We raise an exception when there are goroutines blocked on channel operations and no functions left in the execution queue because this mirrors the behavior in Go.

Channel Methods

make

make just calls the Channel constructor:

def make():
    return Channel()

len

len is always 0 with an unbuffered channel:

def len(channel):
    return 0

cap

cap is always 0 with an unbuffered channel:

def cap(channel):
    return 0

send

For send the specification states:

Communication blocks until the send can proceed. A send on an unbuffered channel can proceed if a receiver is ready. [...] A send on a closed channel proceeds by causing a run-time panic. A send on a nil channel blocks forever.

To implement this behavior, we will do the following:

  1. If the channel is None we immediately return, which will result in us blocking forever.
  2. If the channel is closed we raise an exception.
  3. If there's a receive function waiting on this channel we remove it, execute both callbacks and return.
  4. Finally we push the callback and the value onto the waiting_to_send queue.
def send(channel, value, callback):
    # "A send on a nil channel blocks forever."
    if channel is None:
        WaitingQueue.total += 1
        return

    # "A send on a closed channel proceeds by causing a run-time panic."
    if channel.closed:
        raise Exception("send on closed channel")

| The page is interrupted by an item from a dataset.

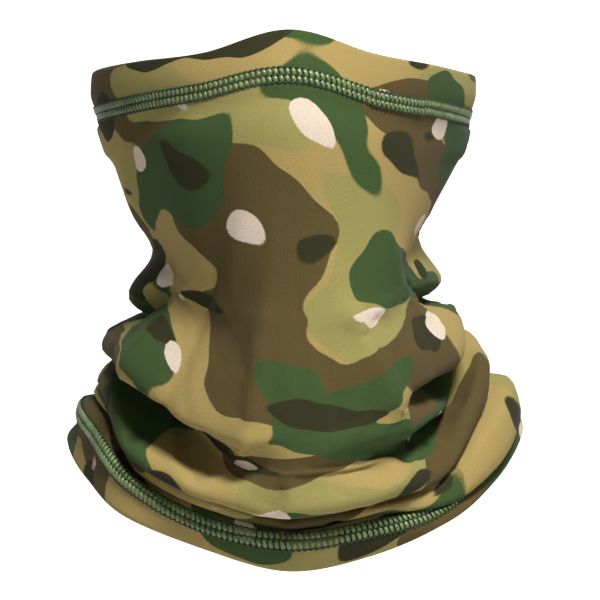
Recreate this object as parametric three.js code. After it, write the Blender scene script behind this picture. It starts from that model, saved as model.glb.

    # "A send on an unbuffered channel can proceed if a receiver is ready."
    if channel.waiting_to_recv:
        receiver = channel.waiting_to_recv.dequeue()
        go(callback)
        go(lambda: receiver(value, True))
        return

    channel.waiting_to_send.enqueue((value, callback))

If there are multiple goroutines receiving values on a channel, does it matter which one we pick? Unlike select (which we will see later), the specification is silent on this question, so it's up to us to decide. The standard Go runtime uses a linked list of listening channels as described here, so that's why we remove the first one.

recv

For recv the specification states:

The expression blocks until a value is available. Receiving from a nil channel blocks forever. A receive operation on a closed channel can always proceed immediately, yielding the element type's zero value after any previously sent values have been received.

recv is the mirror image of send. It takes in a channel and a callback and first tries to find a matching send operation. If none is found we push the callback function onto the waiting_to_recv queue:

def recv(channel, callback):
    # "Receiving from a nil channel blocks forever."
    if channel is None:
        WaitingQueue.total += 1
        return

    # "if anything is currently blocked on sending for this channel, receive it"
    if channel.waiting_to_send:
        value, sender = channel.waiting_to_send.dequeue()
        go(lambda: callback(value, True))
        go(sender)
        return

    # "A receive operation on a closed channel can always proceed immediately,
    # yielding the element type's zero value after any previously sent values have been received."
    if channel.closed:
        go(lambda: callback(None, False))
        return

    channel.waiting_to_recv.enqueue(callback)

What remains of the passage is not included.